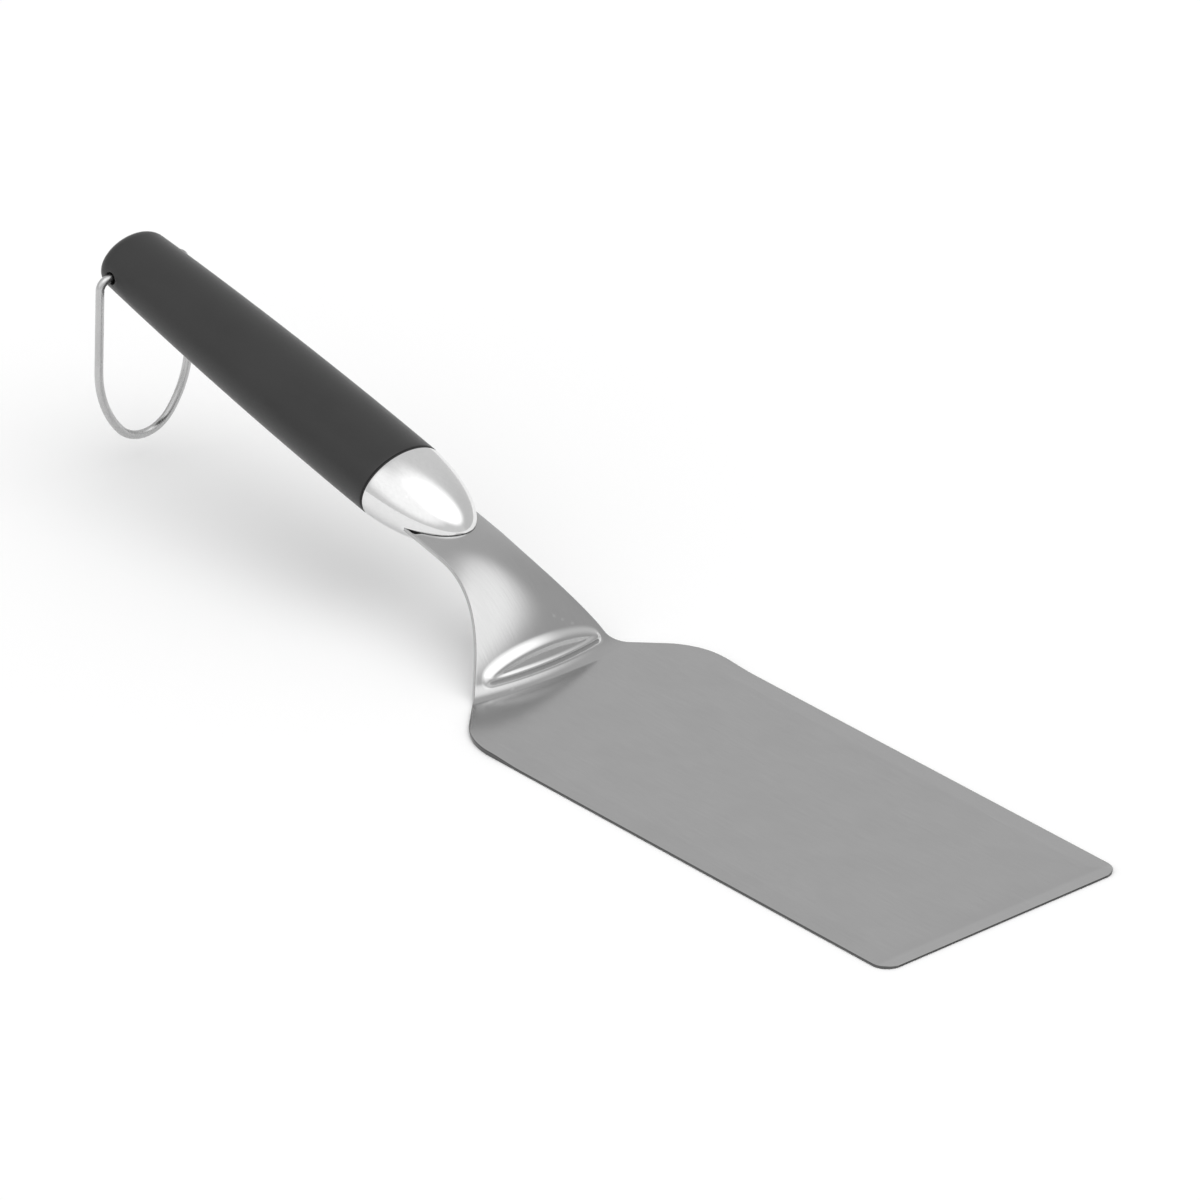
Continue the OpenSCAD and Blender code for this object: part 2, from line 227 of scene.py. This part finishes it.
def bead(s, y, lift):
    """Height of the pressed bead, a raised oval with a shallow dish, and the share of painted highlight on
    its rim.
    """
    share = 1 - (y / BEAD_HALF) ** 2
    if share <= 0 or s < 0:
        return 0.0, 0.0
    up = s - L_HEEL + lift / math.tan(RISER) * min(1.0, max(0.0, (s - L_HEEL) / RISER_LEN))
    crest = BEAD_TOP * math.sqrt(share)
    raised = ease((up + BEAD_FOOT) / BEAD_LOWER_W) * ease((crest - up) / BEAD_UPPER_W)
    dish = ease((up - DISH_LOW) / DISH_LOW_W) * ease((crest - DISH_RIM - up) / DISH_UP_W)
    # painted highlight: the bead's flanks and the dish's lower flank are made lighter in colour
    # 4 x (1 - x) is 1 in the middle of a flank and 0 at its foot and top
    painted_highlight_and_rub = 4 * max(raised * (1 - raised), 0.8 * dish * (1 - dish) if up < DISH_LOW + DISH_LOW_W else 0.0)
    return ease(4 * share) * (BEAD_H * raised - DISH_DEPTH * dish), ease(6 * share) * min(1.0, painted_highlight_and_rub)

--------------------

#### PROBLEM DESCRIPTION:
From the preceding material, extract every line exactly.

#### RESPONSE:
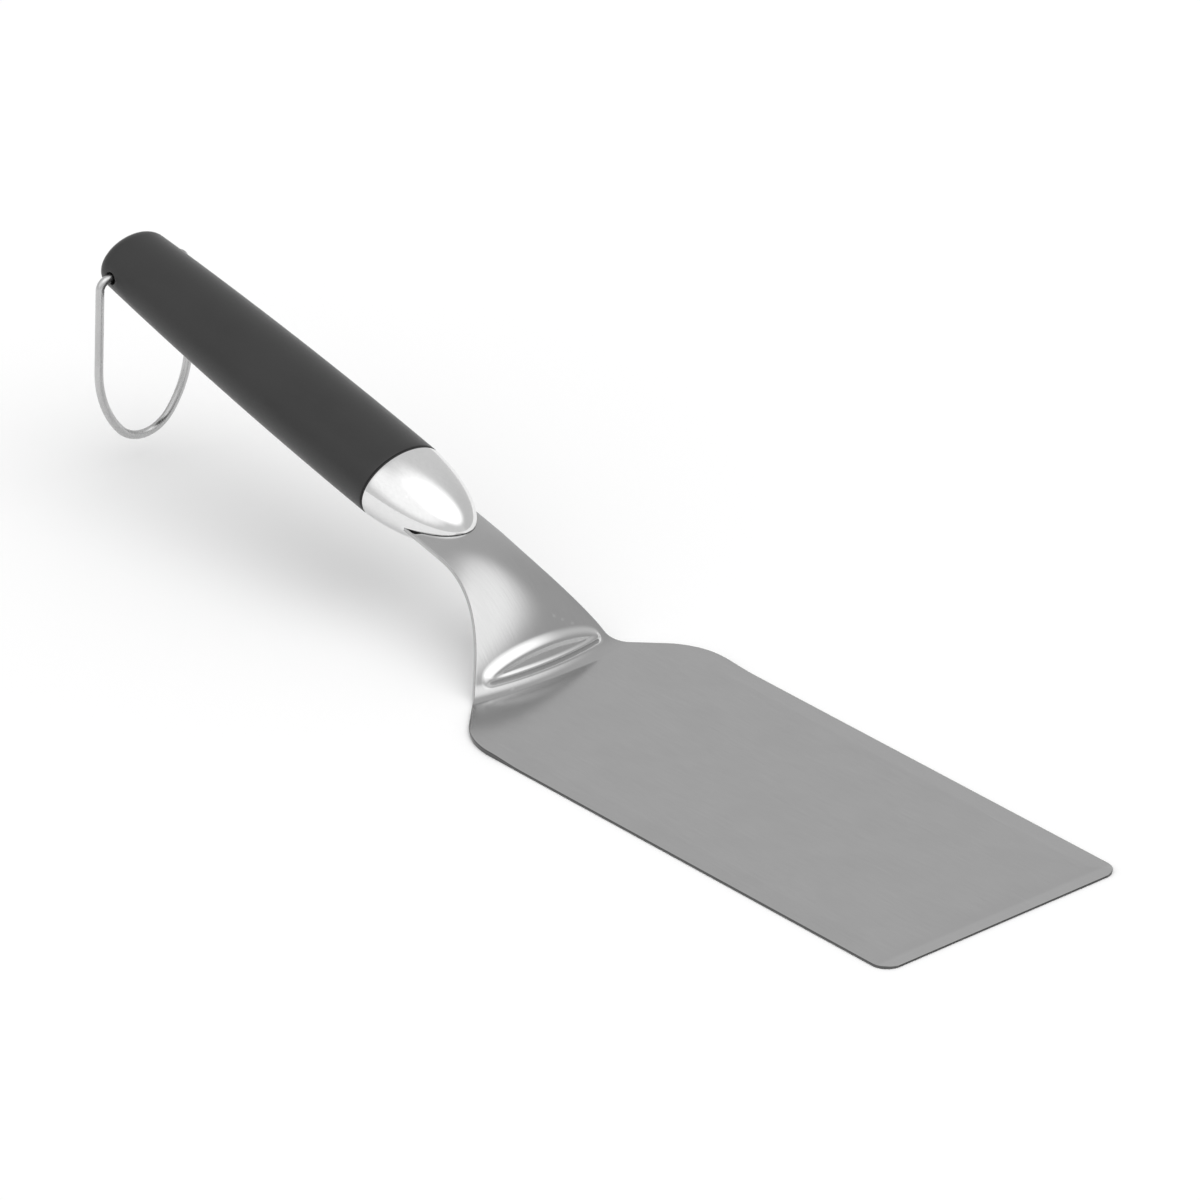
Continue the OpenSCAD and Blender code for this object: part 2, from line 227 of scene.py. This part finishes it.
def bead(s, y, lift):
    """Height of the pressed bead, a raised oval with a shallow dish, and the share of painted highlight on
    its rim.
    """
    share = 1 - (y / BEAD_HALF) ** 2
    if share <= 0 or s < 0:
        return 0.0, 0.0
    up = s - L_HEEL + lift / math.tan(RISER) * min(1.0, max(0.0, (s - L_HEEL) / RISER_LEN))
    crest = BEAD_TOP * math.sqrt(share)
    raised = ease((up + BEAD_FOOT) / BEAD_LOWER_W) * ease((crest - up) / BEAD_UPPER_W)
    dish = ease((up - DISH_LOW) / DISH_LOW_W) * ease((crest - DISH_RIM - up) / DISH_UP_W)
    # painted highlight: the bead's flanks and the dish's lower flank are made lighter in colour
    # 4 x (1 - x) is 1 in the middle of a flank and 0 at its foot and top
    painted_highlight_and_rub = 4 * max(raised * (1 - raised), 0.8 * dish * (1 - dish) if up < DISH_LOW + DISH_LOW_W else 0.0)
    return ease(4 * share) * (BEAD_H * raised - DISH_DEPTH * dish), ease(6 * share) * min(1.0, painted_highlight_and_rub)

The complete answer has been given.